The new thing here is tying PoW to load. Existing NIPs cover most of the PoW part of the soultion. NIP-11 covers publishing of PoW requirements by relays. NIP-13 and NIP-01 cover clients performing PoW and relays reacting to it.
A pleasant side-effect of using PoW as the load signal is that would-be spammers are forced to pay an actual cost in the form of energy expenditure and hardware.
How to participate
Participation is opt-in. Any relay or client can participate in this scheme if they want to try it out, or ignore it if they don't. It doesn't require large scale changes to the protocol.
Relay implementation
To participate in this protocol relays would make these changes:
- Collect load metrics.
- Publish PoW requirements (NIP-11).
- Check PoW on incoming client events (NIP-13, NIP-01).
Collecting load metrics is straightforward. Relays can collect CPU loadavg, memory usage (averaged), and disk utilization as percentages. We suggest the final load percentage value should be:
max(cpu%, mem%, disk%)
as a starting point. The reason for usingmax()
is that problems arise if any of your resources is exhausted, so we should rely on the most exhausted resource as the actual load value.PoW required can be calculated (see section below) by using a sensible starting point for tolerable load - the
zero-PoW-load
point. Amax-bits
diffculty can be specified for the 100% load point. Thezero-PoW-load
value is the load percentage up until which the relay is comfortable offering connections "free" without requring any PoW. This situation would be the same as it is currently with clients able to freely connect to most relays. Once thezero-PoW-load
is reached the server would start publishing a number of bits of PoW required using NIP-11. The PoW required would scale up with the load experienced. Of coursezero-PoW-load
can be set low to facilitate early PoW market signals.New metrics that relays care about can be added to the calculation in future without clients caring. Other metrics could be used such as percent of available TCP/websocket connection slots used, or actual server rental costs vs. maximum cost a volunteer will bear.

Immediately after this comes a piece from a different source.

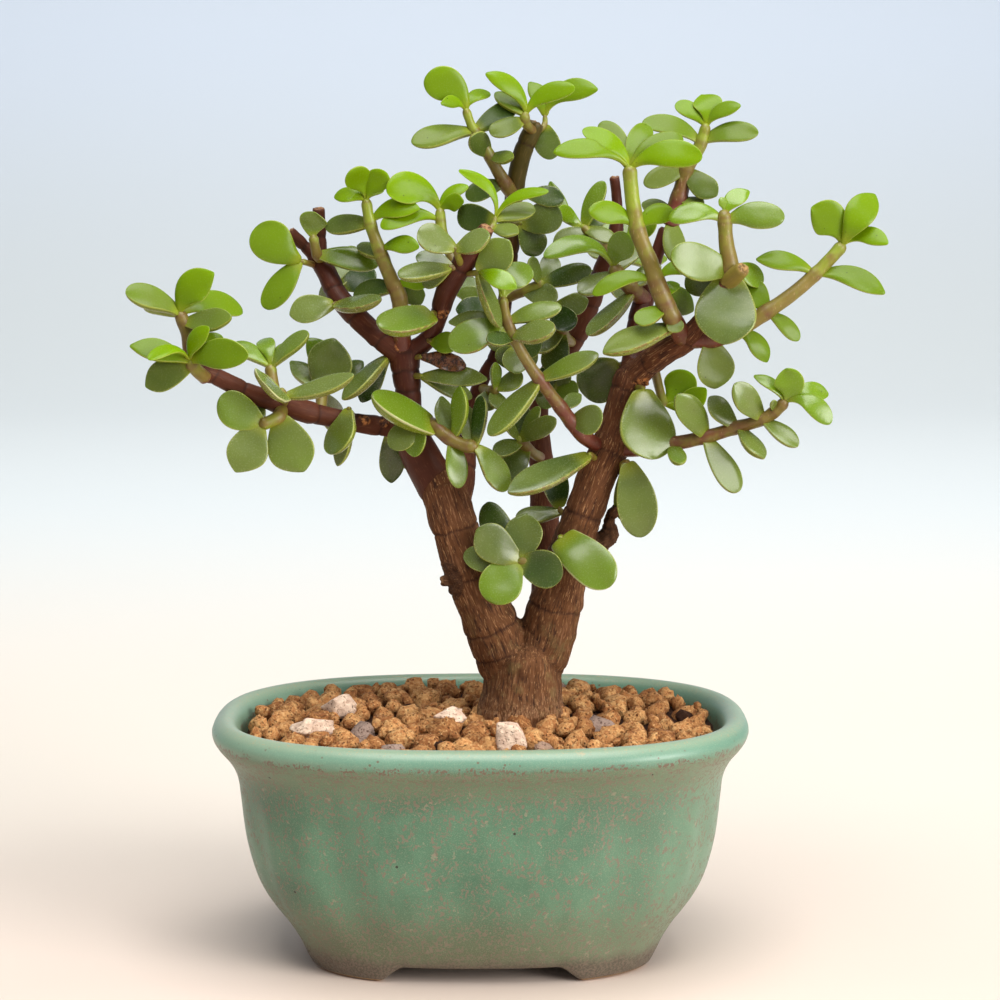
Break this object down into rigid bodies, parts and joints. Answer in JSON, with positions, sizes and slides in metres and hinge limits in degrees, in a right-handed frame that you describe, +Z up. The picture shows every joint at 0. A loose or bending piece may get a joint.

Validating PoW on incoming client events is something that has already been discussed and implemented in relays. See NIPs 11, 13, and 01.
PoW Required Calculation
zero_pow_load
is a setting for the minimum load percentage where PoW should kick in with 1 bit of PoW. 80% could be a sensible starting point. Operators of popular relays can use their own historical data to determine this.max_bits
is set to the highest PoW clients will have to do when server load goes near 100%. This can be calibrated to some value like 1 hour of PoW on an average modern device. It's not expected clients will actually perform this but it sets the scale, and it should prevent highly resourced spammers from 100% utilization of any relay.current_load
is the computed maximum of all of the load metric percentages gathered.
Then the formula for calculating the required PoW bits is:
pow_bits_required = max_bits * max(0, (current_load - zero_pow_load) / (100 - zero_pow_load))
Since PoW increases logarithmically (each bit being exponentially harder than the last) some scaling function may be required to smooth this off.
Client implementation
These are the changes clients would make to participate in this protocol.
- Select relays based on PoW (favour PoW-cheap + known reliable relays).
- Do PoW if connecting to overloaded servers (NIP-11 and NIP-13).
Selecting relays for the user then might mean keeping a larger list of potential default relays and selecting a subset at setup time based on PoW requirements. It might also mean actively monitoring for high-PoW relays and switching away if a relay is frequently expensive.
It is in a client's best interest to select a low-PoW underloaded set of relays to publish to, whilst still favouring known-reliable relays. If the whole network becomes loaded then PoW acts as a deterrent for non-critical use and spammers. Only the most commited clients and users will participate. It can also be a transparent signal to the community that more relays are required.
Addenda
So that's the main specification of the scheme. The following are related addenda.
Evidence of strain
Some random low-key evidence of strain on relays, and worries about the costs of running them.
nostr:note1kp57fvd8jz6639g86ugv5zy4q2sn52mz30kqp6xwgtlgph44q22stt7hkk
nostr:note19cp5rzvrmu7gc7n6czv8650wlyc355yffmy6amxtmd3pmut4umcqsr9dm4
nostr:note16vmlqsucqqgyjuac66wvpux903xrw5gea4wewtvz9ufhy5s8y83qscu5wv
TODO: sample some nostr events/users randomly from the firehose and get stats on relay centralization.
More weird PoW ideas
One thing not covered in NIPs is PoW-on-connect which could help in future if there are malicious clients camping on websockets.
Another idea is building PoW into npubs, similar to vanitygen, which would put some skin-in-the-game onto users when creating keys. Some relays may choose only to service high PoW npubs that have proven their commitment to the network and protocol.
On resource rationing
Some ways to ration unexpectedly demanded goods in an emergency:
(1) market prices ("price gouging") (2) waiting in line (3) centrally planned rationing (4) don't ration: just let the resource run out
Market prices are a least-worst business-as-usual option.